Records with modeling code
—————
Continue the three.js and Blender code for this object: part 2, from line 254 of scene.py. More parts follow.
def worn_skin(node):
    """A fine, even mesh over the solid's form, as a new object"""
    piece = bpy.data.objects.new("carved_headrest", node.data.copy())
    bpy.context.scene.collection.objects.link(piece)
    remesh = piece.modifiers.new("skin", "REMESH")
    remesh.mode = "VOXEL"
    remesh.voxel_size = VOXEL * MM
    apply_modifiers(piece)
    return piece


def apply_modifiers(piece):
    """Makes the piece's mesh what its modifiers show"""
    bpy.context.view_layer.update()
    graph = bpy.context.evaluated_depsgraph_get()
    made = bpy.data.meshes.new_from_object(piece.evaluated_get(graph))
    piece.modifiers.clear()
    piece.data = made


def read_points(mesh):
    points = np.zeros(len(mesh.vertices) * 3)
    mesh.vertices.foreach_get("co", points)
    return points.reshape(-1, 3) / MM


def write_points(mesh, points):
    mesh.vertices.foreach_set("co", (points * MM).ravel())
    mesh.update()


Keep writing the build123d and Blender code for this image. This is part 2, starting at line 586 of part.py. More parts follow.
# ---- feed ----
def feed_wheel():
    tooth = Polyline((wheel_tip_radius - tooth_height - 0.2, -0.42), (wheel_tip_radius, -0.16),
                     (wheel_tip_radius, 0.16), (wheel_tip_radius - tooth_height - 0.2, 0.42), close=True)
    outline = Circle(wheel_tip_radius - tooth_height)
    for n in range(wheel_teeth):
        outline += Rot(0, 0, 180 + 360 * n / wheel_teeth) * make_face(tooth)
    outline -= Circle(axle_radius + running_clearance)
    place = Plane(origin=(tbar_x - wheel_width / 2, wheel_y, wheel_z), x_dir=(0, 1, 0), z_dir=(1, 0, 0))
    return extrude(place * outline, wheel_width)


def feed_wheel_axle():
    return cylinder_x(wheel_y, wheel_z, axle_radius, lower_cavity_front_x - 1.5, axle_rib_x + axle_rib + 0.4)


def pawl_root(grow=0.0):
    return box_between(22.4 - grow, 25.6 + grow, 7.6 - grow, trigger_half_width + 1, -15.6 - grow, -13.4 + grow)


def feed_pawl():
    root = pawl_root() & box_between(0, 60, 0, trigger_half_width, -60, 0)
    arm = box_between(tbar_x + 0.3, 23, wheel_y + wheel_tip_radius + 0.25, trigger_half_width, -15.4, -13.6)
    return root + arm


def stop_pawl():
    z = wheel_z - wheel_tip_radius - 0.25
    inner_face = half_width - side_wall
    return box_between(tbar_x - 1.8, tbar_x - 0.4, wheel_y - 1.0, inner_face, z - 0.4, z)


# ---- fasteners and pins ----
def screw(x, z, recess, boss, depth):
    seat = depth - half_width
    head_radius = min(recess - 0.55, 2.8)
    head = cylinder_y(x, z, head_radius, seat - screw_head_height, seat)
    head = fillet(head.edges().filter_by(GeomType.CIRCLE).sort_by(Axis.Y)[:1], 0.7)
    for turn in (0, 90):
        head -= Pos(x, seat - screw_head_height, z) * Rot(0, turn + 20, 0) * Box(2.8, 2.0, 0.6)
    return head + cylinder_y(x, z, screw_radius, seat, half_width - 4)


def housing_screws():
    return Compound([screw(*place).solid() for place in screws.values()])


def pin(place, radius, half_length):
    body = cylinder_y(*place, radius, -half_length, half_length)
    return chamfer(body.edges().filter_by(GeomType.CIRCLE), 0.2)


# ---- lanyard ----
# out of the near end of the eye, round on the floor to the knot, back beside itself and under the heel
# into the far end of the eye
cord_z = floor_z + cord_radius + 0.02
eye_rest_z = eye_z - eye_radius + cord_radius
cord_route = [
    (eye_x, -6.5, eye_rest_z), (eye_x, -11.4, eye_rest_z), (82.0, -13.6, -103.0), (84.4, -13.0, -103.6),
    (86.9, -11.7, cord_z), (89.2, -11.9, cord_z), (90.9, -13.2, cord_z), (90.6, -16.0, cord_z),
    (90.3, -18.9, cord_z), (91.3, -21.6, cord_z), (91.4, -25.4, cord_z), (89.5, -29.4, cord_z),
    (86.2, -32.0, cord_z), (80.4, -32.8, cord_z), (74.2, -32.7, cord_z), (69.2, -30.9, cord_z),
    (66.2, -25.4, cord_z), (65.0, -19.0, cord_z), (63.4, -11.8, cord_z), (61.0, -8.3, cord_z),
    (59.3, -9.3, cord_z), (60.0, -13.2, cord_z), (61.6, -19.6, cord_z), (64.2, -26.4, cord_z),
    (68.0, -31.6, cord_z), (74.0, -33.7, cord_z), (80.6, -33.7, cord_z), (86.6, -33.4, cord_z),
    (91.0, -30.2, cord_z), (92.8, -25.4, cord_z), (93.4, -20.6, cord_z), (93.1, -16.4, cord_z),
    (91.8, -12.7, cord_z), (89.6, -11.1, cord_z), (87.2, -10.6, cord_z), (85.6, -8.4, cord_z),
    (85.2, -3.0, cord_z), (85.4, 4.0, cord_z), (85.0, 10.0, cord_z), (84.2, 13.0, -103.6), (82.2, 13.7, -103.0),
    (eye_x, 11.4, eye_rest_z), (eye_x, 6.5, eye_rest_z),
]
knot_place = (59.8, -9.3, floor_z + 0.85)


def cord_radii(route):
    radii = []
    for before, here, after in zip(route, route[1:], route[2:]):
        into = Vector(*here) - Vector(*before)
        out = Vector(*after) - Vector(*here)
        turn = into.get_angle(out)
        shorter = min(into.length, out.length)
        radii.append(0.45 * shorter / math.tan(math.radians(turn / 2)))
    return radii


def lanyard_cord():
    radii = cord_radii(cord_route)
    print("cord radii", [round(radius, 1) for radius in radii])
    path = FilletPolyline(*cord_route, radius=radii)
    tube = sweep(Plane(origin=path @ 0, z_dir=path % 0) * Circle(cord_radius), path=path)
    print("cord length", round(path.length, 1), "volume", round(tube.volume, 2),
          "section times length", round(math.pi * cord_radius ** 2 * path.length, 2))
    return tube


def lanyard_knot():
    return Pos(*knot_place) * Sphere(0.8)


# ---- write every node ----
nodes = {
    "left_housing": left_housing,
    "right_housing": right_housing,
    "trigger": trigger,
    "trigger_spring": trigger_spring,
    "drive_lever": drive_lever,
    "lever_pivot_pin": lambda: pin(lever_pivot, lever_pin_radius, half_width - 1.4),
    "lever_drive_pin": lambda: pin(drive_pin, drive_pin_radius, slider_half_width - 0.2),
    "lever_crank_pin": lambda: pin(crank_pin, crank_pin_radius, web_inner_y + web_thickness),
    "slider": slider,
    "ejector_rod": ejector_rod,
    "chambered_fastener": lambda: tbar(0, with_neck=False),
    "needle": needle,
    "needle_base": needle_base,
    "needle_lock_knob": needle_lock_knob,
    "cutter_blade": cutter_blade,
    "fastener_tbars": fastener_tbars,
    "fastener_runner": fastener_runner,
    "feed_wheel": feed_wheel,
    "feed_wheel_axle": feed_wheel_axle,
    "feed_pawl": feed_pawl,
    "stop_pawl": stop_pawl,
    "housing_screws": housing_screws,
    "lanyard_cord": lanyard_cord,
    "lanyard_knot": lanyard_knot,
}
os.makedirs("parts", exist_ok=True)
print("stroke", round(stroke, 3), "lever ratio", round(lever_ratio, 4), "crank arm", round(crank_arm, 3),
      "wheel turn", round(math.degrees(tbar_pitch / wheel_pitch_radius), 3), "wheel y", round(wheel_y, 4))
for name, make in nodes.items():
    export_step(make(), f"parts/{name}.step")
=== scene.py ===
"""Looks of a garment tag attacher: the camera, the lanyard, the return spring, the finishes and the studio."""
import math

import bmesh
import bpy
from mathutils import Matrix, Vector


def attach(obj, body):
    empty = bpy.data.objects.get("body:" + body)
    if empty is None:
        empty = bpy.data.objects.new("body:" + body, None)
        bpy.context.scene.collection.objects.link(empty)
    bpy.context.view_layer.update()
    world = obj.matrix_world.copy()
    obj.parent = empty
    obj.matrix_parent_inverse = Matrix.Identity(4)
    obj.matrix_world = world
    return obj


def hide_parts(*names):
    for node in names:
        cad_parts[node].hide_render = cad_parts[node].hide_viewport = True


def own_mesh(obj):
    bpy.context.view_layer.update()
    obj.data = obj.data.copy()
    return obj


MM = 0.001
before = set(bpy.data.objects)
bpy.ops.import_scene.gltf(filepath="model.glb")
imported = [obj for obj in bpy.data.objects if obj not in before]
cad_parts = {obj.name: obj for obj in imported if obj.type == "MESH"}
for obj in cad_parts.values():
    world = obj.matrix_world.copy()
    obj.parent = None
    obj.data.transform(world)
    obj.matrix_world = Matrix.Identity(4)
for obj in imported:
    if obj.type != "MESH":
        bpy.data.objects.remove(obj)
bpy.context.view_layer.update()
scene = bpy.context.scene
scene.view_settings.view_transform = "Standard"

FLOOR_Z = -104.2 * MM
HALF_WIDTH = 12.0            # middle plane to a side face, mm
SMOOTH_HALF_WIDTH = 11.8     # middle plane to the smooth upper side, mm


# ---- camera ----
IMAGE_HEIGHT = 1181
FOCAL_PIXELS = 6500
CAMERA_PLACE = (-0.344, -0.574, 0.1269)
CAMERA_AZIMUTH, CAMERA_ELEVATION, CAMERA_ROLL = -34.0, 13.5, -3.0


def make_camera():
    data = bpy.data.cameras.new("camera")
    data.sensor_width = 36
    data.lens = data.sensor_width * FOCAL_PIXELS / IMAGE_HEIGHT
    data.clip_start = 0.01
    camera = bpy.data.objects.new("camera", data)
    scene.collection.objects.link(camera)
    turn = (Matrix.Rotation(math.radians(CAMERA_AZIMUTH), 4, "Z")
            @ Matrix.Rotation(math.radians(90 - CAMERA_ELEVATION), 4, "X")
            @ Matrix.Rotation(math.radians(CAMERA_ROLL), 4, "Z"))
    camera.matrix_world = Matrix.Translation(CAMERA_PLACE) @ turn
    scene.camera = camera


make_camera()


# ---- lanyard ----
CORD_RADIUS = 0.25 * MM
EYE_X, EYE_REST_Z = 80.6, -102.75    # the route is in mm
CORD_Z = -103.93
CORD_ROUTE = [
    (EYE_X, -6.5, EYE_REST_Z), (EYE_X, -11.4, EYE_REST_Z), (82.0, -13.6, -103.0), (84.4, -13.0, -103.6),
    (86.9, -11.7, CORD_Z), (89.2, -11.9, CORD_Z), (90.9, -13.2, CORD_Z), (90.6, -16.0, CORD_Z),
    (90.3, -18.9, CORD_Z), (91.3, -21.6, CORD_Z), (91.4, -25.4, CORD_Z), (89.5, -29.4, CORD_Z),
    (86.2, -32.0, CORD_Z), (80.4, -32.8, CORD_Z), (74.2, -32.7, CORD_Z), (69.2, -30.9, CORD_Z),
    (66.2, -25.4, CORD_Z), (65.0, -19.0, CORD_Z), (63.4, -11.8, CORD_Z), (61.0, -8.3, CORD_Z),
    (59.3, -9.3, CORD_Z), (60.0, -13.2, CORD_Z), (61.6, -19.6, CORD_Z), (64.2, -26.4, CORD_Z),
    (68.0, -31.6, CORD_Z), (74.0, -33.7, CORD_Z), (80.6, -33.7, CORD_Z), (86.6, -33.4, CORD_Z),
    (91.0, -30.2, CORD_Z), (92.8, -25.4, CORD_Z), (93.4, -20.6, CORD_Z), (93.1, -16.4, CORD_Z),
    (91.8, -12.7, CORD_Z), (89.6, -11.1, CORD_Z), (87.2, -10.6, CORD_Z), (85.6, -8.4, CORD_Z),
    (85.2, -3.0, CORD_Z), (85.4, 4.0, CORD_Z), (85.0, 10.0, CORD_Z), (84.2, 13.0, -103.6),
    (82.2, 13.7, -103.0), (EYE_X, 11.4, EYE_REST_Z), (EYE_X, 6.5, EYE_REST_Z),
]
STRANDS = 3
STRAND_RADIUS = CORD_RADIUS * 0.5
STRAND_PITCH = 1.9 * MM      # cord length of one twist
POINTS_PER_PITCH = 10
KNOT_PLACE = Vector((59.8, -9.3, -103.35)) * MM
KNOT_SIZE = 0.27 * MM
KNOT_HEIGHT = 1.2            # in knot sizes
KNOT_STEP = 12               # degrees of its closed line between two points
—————
_AIM_: Extract, from the material above, each line holding the word "empty".

_WORKED SOLUTION_:
    empty = bpy.data.objects.get("body:" + body)
    if empty is None:
        empty = bpy.data.objects.new("body:" + body, None)
        bpy.context.scene.collection.objects.link(empty)
    obj.parent = empty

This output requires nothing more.